“WE were in charge, we were the bosses” – Hannah, 2005.
Throughout the year, my student assignments get progressively more complex in terms of individual workload and group interaction. Still, I was looking for something more. This gave birth to the eZine, an online, truly professional, student-controlled literary magazine, which the kids now publish annually.
Fortunately, I didn’t know anything about web design. So, I strove ahead, inventing a company, AboveandBeyond.com, ignorantly assuring my students that it would work. Needing help, I contacted Jane, our technology administrator. We discussed; seventh graders and web design, no template, little teacher input, sounds …interesting. Okay, now what? This would be going on the school’s website, after all.
"…It was our project, the class’s project, and we didn’t have someone tell us what to do so it was entirely our brains working and figuring out what we wanted to do from scratch. It wasn’t following someone else’s recipe, you know" – Julie, 2003.
We didn’t have any recipe, and still, five years on, the kids decide and format all issue content and design. The kids choose their jobs: manager, editor, designer, Webmaster, or artist. The class decides on different pages (departments), such as Tearjerker, Stuck, and Horror, who works where, and what to write! Everything! The managers, then, choose a head manager. That’s when we need a lot of help.
"This was different because there were no limits” – Mary Abbe, 2003.
No school component remains untouched. Students are in the hall designing, in the lab web mastering, in the stairway composing digital music, and in the room writing, revising, and drawing. Laurie, our new tech administrator, is helping someone, somewhere with sophisticated web techniques. With any company, there’s always a crisis to solve now. The managers are keeping it all from falling apart, barely. The whole school cooperates with this organized chaos: tech aides, teacher aides, resource room teachers, central administrators, etc. Anyone to offer something. Somehow they do.
“Your mind gets boggled up and I guess I took too many jobs. I should have managed my time better and things wouldn't have been so rushed” – Liz, 2004.

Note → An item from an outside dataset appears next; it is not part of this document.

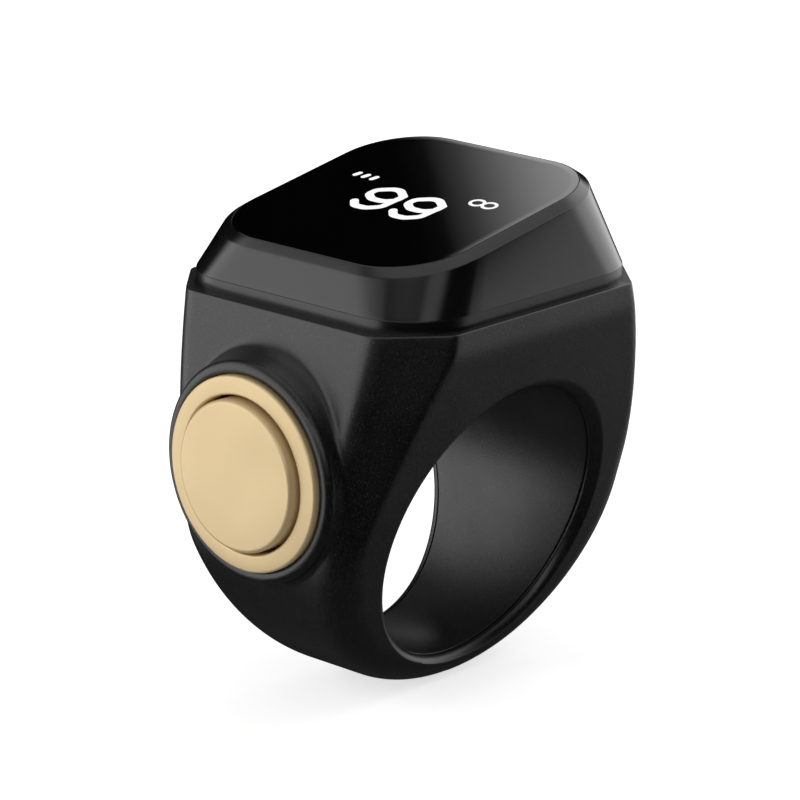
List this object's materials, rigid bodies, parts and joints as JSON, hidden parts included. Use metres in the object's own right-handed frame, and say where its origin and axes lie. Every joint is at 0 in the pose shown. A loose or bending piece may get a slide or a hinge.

About halfway through, we reach a stage of ‘critical mass’. We have a formal, no holds barred meeting where each department presents their pages ‘live’ for the first time. Collaboration is most critical here. In addition to the Board (the principal, Laurie and me), stockholders (former students, managers) share insights and critique to ensure the legacy. All elements are reviewed – content, design, technical. Which means it gets rowdy. Each employee is responsible for the work they have/have not done. This is where most school projects end. Not ours. It’s serious; it’s worldwide.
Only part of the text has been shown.